Your goal: In the listing below, locate the line that contains "for name, shape" and the line that contains "if empty is". Restate word for word those two lines and every line between them, and nothing else.

Material:
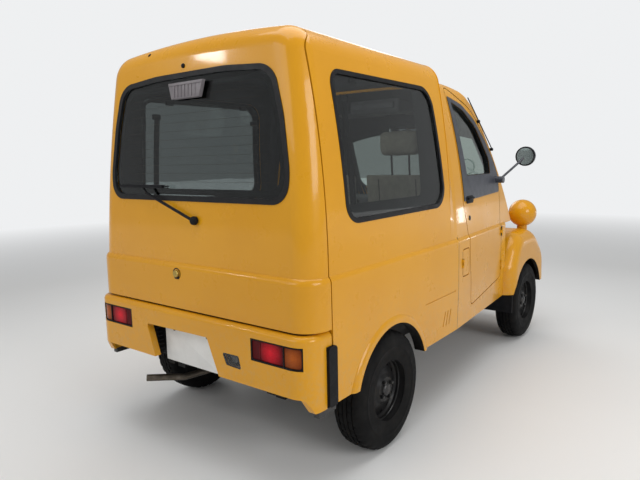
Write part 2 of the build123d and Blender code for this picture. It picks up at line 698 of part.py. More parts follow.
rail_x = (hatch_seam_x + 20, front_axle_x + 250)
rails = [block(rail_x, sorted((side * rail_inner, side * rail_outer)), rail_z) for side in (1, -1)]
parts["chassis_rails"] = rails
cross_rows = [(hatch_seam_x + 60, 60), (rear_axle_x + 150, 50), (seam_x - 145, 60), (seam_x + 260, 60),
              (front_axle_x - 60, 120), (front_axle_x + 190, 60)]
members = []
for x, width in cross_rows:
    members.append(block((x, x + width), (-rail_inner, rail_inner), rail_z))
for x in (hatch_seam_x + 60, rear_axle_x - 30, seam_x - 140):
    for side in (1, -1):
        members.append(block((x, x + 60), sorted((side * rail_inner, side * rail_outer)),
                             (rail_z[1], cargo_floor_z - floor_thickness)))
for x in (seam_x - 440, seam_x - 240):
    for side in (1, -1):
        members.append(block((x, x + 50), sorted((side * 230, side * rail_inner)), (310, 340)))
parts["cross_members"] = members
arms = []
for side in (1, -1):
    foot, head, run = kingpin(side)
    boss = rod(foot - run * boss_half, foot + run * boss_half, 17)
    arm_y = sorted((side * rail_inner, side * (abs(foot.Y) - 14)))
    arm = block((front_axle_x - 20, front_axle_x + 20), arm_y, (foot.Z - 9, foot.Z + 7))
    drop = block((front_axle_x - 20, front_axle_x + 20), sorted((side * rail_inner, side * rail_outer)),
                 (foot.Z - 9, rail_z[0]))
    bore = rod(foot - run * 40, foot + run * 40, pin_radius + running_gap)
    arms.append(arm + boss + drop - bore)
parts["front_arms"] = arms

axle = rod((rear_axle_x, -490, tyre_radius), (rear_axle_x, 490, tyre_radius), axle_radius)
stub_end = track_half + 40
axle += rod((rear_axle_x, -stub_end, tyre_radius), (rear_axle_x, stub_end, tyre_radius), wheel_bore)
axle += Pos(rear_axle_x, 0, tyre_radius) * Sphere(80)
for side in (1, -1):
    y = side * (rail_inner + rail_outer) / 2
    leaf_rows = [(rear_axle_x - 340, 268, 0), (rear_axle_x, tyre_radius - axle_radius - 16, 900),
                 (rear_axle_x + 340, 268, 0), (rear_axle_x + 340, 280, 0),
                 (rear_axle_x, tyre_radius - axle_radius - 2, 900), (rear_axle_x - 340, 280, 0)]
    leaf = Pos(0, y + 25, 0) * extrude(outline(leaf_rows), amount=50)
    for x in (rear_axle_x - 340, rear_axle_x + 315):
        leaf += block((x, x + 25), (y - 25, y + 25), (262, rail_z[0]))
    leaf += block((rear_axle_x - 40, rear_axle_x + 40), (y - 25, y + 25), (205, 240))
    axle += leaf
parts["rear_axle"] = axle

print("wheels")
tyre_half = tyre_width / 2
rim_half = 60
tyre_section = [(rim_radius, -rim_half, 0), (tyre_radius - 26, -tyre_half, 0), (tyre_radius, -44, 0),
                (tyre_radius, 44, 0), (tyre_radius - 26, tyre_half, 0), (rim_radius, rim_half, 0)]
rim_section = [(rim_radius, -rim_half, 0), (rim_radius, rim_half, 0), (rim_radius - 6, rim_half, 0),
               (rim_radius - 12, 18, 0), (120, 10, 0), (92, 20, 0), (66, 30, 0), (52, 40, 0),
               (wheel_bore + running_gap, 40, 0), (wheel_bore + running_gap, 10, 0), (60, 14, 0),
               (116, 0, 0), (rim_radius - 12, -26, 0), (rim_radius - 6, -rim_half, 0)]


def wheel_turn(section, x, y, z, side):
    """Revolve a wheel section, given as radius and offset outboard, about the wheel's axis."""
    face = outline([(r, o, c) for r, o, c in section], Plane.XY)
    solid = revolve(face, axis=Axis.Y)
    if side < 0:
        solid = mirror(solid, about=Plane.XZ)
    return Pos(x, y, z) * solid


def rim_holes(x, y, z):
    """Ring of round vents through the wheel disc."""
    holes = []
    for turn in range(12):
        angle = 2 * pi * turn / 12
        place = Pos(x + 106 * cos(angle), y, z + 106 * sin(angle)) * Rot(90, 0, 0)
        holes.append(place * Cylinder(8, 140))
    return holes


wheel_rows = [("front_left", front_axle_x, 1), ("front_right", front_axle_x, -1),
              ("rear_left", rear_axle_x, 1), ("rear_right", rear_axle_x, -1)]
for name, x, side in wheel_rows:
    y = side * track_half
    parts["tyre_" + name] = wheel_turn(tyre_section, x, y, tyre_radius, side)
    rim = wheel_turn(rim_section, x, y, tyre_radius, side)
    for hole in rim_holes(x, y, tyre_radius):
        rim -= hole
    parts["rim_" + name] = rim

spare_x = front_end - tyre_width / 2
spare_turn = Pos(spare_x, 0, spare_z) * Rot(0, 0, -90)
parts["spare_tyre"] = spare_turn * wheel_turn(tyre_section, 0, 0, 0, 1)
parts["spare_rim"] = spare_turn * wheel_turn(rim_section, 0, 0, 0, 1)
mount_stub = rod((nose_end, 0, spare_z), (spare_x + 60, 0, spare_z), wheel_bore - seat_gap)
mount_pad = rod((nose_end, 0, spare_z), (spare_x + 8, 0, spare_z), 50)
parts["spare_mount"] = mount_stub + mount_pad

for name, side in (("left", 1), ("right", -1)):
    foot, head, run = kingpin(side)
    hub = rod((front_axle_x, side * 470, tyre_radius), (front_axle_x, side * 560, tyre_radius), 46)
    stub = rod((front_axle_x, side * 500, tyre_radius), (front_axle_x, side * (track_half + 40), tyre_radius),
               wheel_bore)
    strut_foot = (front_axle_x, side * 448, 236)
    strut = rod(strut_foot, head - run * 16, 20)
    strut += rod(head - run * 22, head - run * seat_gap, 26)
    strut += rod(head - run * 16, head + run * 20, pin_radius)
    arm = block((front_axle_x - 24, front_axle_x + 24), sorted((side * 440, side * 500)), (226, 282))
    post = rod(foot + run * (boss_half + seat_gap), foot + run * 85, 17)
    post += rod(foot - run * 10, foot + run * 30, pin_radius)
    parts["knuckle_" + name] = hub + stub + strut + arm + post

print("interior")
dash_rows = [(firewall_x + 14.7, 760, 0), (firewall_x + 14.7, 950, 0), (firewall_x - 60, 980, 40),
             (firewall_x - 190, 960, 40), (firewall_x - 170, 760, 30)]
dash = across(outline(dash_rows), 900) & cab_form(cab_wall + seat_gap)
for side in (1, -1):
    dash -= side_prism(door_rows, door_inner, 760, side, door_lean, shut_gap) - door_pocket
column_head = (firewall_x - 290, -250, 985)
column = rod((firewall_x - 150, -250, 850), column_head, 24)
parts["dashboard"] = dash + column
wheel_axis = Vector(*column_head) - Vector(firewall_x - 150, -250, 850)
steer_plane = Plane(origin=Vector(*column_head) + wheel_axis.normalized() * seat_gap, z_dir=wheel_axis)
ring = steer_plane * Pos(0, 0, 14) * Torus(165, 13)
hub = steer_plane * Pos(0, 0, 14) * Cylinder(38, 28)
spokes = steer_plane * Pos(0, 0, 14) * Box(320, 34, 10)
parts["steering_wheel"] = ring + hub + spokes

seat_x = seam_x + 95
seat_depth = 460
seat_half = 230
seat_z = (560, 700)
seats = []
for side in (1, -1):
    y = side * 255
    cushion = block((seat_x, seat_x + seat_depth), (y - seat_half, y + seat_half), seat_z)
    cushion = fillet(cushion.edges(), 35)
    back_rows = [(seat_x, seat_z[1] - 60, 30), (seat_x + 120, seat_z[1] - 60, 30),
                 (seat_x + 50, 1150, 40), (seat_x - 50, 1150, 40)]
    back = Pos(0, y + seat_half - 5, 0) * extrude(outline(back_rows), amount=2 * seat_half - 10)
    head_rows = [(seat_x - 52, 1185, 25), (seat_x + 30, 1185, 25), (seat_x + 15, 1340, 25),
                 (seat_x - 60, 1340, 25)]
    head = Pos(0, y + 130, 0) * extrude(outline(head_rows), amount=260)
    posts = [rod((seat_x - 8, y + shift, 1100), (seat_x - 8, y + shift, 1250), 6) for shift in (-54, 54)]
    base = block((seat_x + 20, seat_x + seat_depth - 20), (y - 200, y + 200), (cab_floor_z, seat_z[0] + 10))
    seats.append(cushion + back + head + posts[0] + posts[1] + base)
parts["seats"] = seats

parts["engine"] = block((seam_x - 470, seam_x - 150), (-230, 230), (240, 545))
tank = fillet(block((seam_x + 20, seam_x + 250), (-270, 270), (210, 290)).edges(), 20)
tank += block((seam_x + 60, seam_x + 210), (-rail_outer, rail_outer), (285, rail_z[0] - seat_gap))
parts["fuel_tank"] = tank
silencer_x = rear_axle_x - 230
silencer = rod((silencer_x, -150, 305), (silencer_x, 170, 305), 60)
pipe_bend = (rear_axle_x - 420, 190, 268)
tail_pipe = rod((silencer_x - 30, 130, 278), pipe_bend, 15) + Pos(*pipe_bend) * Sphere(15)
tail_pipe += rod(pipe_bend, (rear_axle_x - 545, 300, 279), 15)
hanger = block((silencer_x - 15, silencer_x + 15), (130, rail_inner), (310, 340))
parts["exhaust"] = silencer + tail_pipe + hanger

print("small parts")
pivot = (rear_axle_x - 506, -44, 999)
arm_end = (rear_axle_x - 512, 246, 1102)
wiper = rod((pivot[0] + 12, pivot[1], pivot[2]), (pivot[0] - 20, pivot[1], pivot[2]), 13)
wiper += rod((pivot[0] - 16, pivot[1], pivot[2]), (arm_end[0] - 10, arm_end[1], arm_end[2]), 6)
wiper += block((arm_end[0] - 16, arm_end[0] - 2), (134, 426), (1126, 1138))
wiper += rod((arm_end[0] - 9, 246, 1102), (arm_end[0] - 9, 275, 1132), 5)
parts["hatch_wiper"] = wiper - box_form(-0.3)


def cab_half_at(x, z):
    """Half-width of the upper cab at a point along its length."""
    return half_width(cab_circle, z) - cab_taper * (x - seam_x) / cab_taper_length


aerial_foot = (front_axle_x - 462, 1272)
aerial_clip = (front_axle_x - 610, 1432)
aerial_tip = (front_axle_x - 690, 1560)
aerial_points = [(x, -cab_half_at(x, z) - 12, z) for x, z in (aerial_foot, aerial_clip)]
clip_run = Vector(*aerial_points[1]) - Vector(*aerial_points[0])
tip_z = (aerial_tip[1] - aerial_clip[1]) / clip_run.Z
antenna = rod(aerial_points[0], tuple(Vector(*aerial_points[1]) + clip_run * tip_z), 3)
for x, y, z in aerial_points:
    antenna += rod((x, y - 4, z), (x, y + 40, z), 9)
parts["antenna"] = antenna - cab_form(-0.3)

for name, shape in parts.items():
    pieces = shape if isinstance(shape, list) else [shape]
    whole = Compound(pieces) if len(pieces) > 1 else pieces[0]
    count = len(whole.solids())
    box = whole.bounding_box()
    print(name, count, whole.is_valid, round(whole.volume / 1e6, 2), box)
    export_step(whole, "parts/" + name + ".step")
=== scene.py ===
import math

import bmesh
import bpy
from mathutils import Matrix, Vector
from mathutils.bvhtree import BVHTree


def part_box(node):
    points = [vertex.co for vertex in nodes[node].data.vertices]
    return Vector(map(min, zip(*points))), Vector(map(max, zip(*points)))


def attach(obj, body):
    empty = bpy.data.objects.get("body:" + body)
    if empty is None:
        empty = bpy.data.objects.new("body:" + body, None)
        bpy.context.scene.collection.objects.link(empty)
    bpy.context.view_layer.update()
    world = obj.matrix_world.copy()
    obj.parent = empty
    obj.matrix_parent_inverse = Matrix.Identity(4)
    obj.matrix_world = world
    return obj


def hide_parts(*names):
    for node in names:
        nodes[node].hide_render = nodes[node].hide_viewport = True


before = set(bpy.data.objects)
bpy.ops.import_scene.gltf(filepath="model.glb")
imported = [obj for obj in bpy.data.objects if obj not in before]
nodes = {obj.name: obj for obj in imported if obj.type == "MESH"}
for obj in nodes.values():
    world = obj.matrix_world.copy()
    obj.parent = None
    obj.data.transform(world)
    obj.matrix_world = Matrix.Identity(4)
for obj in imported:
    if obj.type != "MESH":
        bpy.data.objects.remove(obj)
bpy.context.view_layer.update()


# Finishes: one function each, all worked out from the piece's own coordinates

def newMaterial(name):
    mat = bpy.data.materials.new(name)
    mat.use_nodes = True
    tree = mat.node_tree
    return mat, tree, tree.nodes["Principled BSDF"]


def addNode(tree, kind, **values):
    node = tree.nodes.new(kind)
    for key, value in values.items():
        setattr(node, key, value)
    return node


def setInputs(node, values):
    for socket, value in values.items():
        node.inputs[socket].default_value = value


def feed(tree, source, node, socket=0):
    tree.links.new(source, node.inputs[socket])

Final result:
for name, shape in parts.items():
    pieces = shape if isinstance(shape, list) else [shape]
    whole = Compound(pieces) if len(pieces) > 1 else pieces[0]
    count = len(whole.solids())
    box = whole.bounding_box()
    print(name, count, whole.is_valid, round(whole.volume / 1e6, 2), box)
    export_step(whole, "parts/" + name + ".step")
=== scene.py ===
import math

import bmesh
import bpy
from mathutils import Matrix, Vector
from mathutils.bvhtree import BVHTree


def part_box(node):
    points = [vertex.co for vertex in nodes[node].data.vertices]
    return Vector(map(min, zip(*points))), Vector(map(max, zip(*points)))


def attach(obj, body):
    empty = bpy.data.objects.get("body:" + body)
    if empty is None:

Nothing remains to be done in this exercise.